A long, narrow corridor acts as a threshold between the outside world and Elizabeth Newman’s 40th solo exhibition, the seventh at this gallery. Opening up into Neon Parc’s large Brunswick space, this corridor also acts as a frame to an exhibition that, like much of Newman’s work, is concerned with the idea of the frame as a geometric and symbolic device.

A painting hanging on the rear wall beckons me into the space. Its yellow pigment seems to summon negative spaces or voids – rectangula­r and ovate, mostly white, this painting hums. It’s untitled, like most of the paintings I will encounter.
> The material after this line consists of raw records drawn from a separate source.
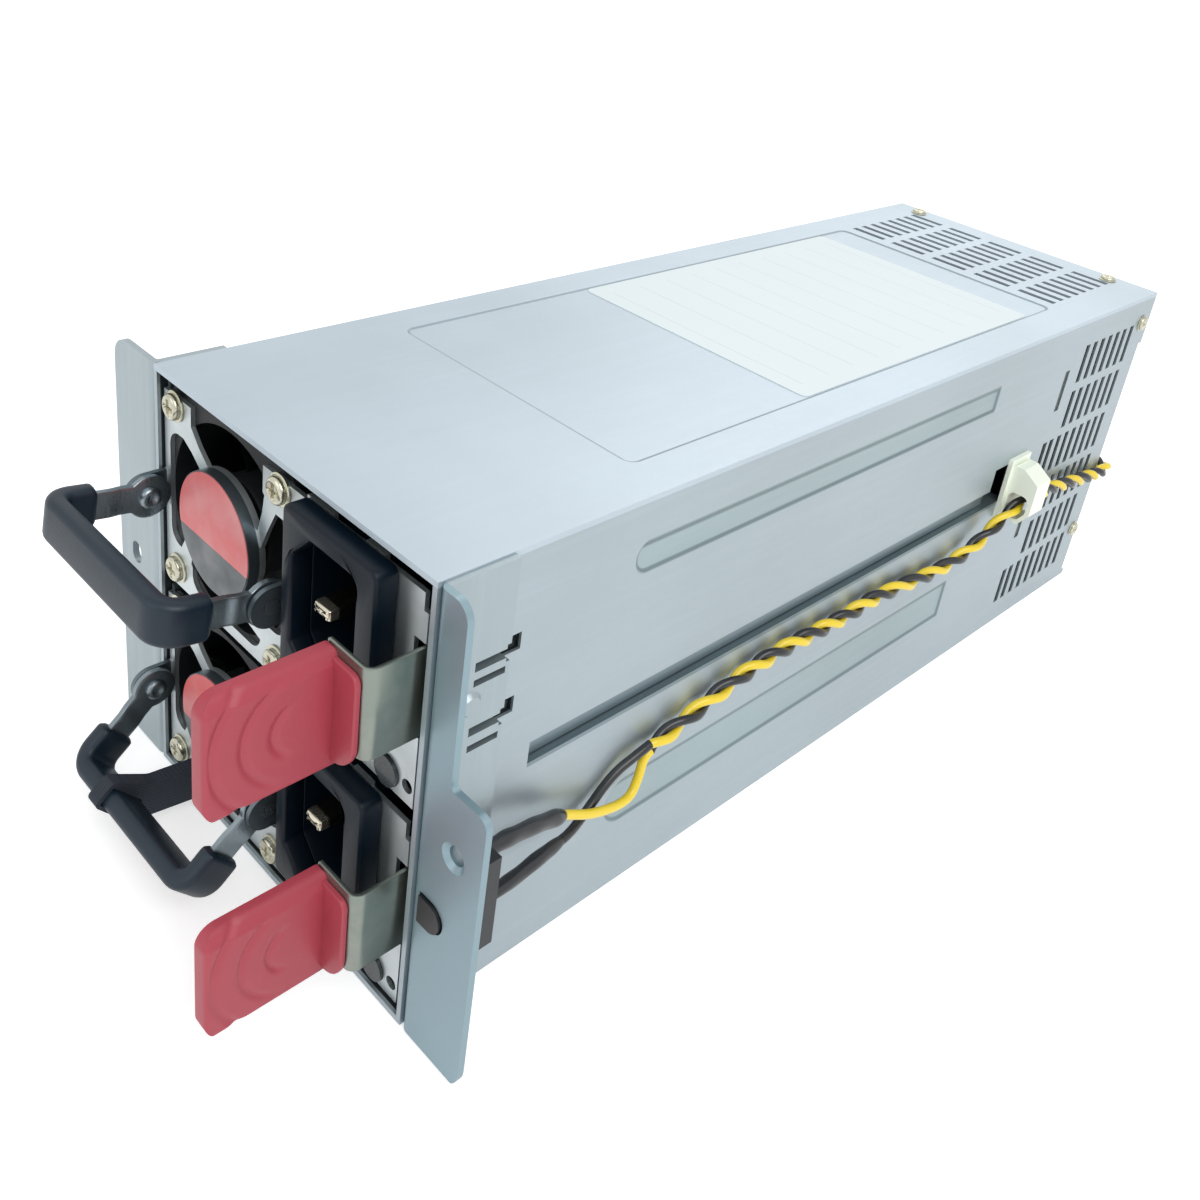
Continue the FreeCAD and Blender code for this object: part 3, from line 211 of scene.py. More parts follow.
@dataclass(frozen=True)
class RolledSteel(Finish):
    """Zinc coated sheet: soft clouding, faint rolling lines and small scuffs.

    Attributes:
        run: direction of the rolling lines.
        rough: middle roughness.
        metal: metallic share.
        lines: how strongly the rolling lines show.
        cloud: how much darker the cloudy patches are.
        inner: how strongly painted shade darkens the faces inside the cage.
        shade: painted shade on the right flange's front face.
        press_shade: axis, face and depth in metres of a pressing whose slopes get painted shade.
    """

    run: Run = Run.Y
    rough: float = 0.42
    metal: float = 0.55
    lines: float = 0.25
    cloud: float = 0.86
    inner: float = 0.0
    shade: Colour | None = None
    press_shade: tuple[str, float, float] | None = None

    def make(self) -> Material:
        """Build the material. The painted shade on a slope is darkest half way down, where 1 -
        |2d - 1|^4 peaks.
        """
        s = Shader(self.name)
        place = s.place()
        cloud = s.noise(place, 16.0, 4.0, 0.55)
        fine = s.noise(place, 900.0, 2.0)
        lines = s.noise(s.place(self.run.value), 700.0)
        scuff = s.spread(s.noise(place, 75.0, 6.0, 0.75), 0.62, 0.74)
        dark = self.toned(self.cloud)
        pale = self.toned(1.10)
        tone = s.mix(s.spread(cloud, 0.35, 0.65), dark, self.colour)
        tone = s.mix(s.spread(lines, 0.45, 0.8, self.lines), tone, pale)
        tone = s.mix(scuff * 0.16, tone, pale)
        if self.inner:
            # Painted shade: the faces inside the cage are darkened nearly to black.
            x, y, z = s.axis("X").of("ABSOLUTE"), s.axis("Y").of("ABSOLUTE"), s.axis("Z")
            shaded_inside = (x < INSIDE_X) * (y < INSIDE_Y) * (z > INSIDE_Z[0]) * (z < INSIDE_Z[1])
            tone = s.mix(shaded_inside * self.inner, tone, (0.012, 0.015, 0.017))
        if self.shade:
            # Painted shade on the right flange's front face, which faces the front.
            tone = s.mix((s.axis("Y") < FLANGE_Y) * (s.axis("X") > 0.0), tone, self.shade)
        if self.press_shade:
            axis, face, deep = self.press_shade
            # Painted shade on the pressing's slopes, darkest half way down.
            down = (face - s.axis(axis).of("ABSOLUTE")) / deep
            slope = 1.0 - (2.0 * (down - 0.5).of("ABSOLUTE")) ** 4.0
            tone = s.mix(s.spread(slope, 0.0, 1.0, 0.62), tone, (0.09, 0.135, 0.155))
        s.set(Base_Color=tone, Metallic=self.metal,
              Roughness=self.rough + (cloud - 0.5) * 0.16 + (fine - 0.5) * 0.10 + scuff * 0.05)
        s.bump(lines * 0.7 + fine * 0.3, 0.10, 0.00006)
        return s.material


@dataclass(frozen=True)
class Plated(Finish):
    """Bright plating on pressed or turned steel.

    Attributes:
        rough: middle roughness.
        stain: linear colour of the duller patches.
        grain: strength of the polishing lines.
        run: direction of the polishing lines.
        ears: colour of what stands out ahead of the front plate: painted shade on the front
            plate's ears, and the bright metal of the blade tips.
    """

    rough: float = 0.22
    stain: Colour = (0.40, 0.42, 0.38)
    grain: float = 0.12
    run: Run = Run.Z
    ears: Colour | None = None

    def make(self) -> Material:
        """Build the material."""
        s = Shader(self.name)
        place = s.place()
        patch = s.noise(place, 90.0, 4.0)
        lines = s.noise(s.place(self.run.value), 1800.0)
        pits = s.spread(s.noise(place, 1500.0), 0.62, 0.75)
        tone = s.mix(s.spread(patch, 0.45, 0.75, 0.55), self.colour, self.stain)
        if self.ears:
            # What stands ahead of the front plate takes the ears colour: painted shade on the
            # plate's ears, the bright metal on the blade tips.
            tone = s.mix(s.axis("Y") < PLATE_Y, tone, self.ears)
        s.set(Base_Color=tone, Metallic=0.92,
              Roughness=self.rough + (patch - 0.5) * 0.18 + lines * self.grain + pits * 0.08)
        s.bump(lines - pits * 0.5, 0.12, 0.00004)
        return s.material


@dataclass(frozen=True)
class Moulded(Finish):
    """Moulded plastic or rubber: fine spark grain, faint flow clouding and paler worn patches.

    Attributes:
        rough: middle roughness.
        grain: height of the surface grain in metres.
        grain_scale: grains per metre.
        coat: clear coat weight.
        bloom: how much paler the cloudy patches are.
        shine: mirror level, 0.5 for plain plastic.
    """

    rough: float = 0.48
    grain: float = 0.00003
    grain_scale: float = 2600.0
    coat: float = 0.0
    bloom: float = 1.25
    shine: float = 0.5

    def make(self) -> Material:
        """Build the material."""
        s = Shader(self.name)
        place = s.place()
        cloud = s.noise(place, 60.0, 4.0)
        grain = s.noise(place, self.grain_scale, 2.0, 0.5)
        wear = s.spread(s.noise(place, 240.0, 5.0, 0.7), 0.60, 0.78)
        pale = self.toned(self.bloom, 0.004)
        tone = s.mix(s.spread(cloud, 0.3, 0.7, 0.6), self.colour, pale)
        tone = s.mix(wear * 0.25, tone, pale)
        s.set(Base_Color=tone, Coat_Weight=self.coat, Specular_IOR_Level=self.shine,
              Roughness=self.rough + (cloud - 0.5) * 0.12 + (grain - 0.5) * 0.12)
        s.bump(grain, 0.5, self.grain)
        return s.material


@dataclass(frozen=True)
class SplitSticker(Finish):
    """Bare two-colour fan sticker: the main colour lies above a level line.

    Attributes:
        lower: linear colour below it.
        line_z: height of the line in metres.
    """

    lower: Colour
    line_z: float

    def make(self) -> Material:
        """Build the material."""
        s = Shader(self.name)
        place = s.place()
        fibre = s.noise(place, 2200.0)
        cloud = s.noise(place, 120.0, 3.0, 0.5)
        tone = s.mix(s.axis("Z") > self.line_z, self.lower, self.colour)
        tone = s.mix(s.spread(cloud, 0.35, 0.7, 0.22), tone, (0.75, 0.72, 0.72))
        s.set(Base_Color=tone, Roughness=0.38 + fibre * 0.12, Coat_Weight=0.15)
        s.bump(fibre, 0.25, 0.00002)
        return s.material


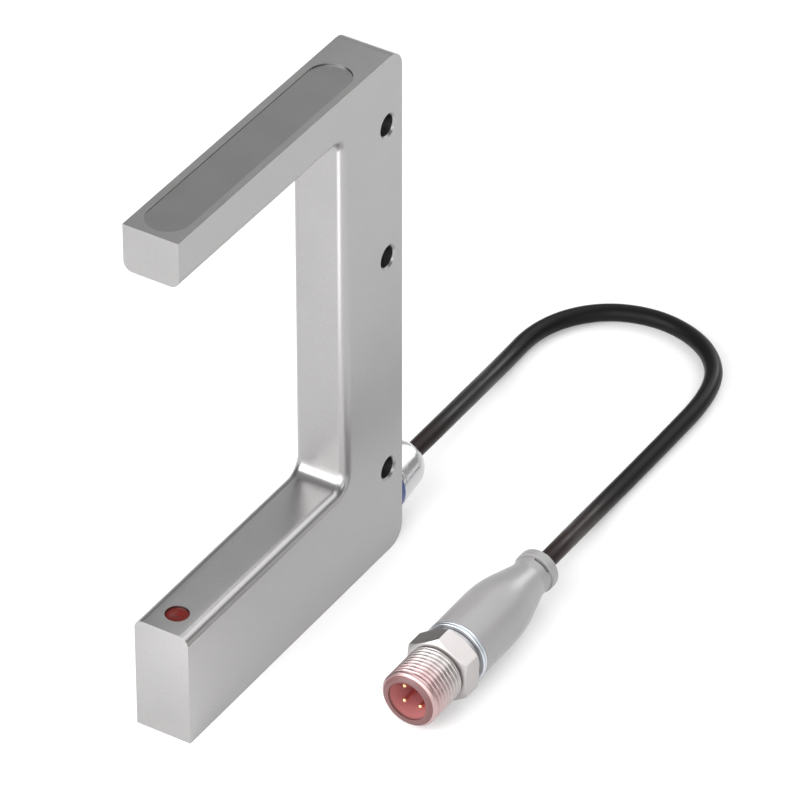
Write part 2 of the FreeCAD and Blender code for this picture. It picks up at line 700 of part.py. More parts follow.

Fellow artist Damiano Bertoli, who contribute­d a text to Newman’s 2012 monograph, questions me in passing – what more can be said about Newman’s work? Repetition­s and rearticula­tions are to be expected. It is well known that in the late

1980s Newman took time-in-lieu to study psychoanal­ysis before returning to art in the early 2000s. As she acknowledg­es in a collection of writings called Texts, published by Discipline in 2019, art and psychoanal­ysis share a relationsh­ip to knowledge that is produced through practice rather than learnt through a book: “It’s a knowledge that implicates a subject – not anonymous knowledge.” The surprises in this exhibition are subtle. Material and ongoing, Newman’s concerns speak through histories both evident and obtuse.

As I move from the threshold to the brightly lit grand hall, the yellow humming painting on the rear wall becomes part of a collective, with painted peers of varying scales. It’s a salon of sorts, featuring abstracted painted icons spaciously hung.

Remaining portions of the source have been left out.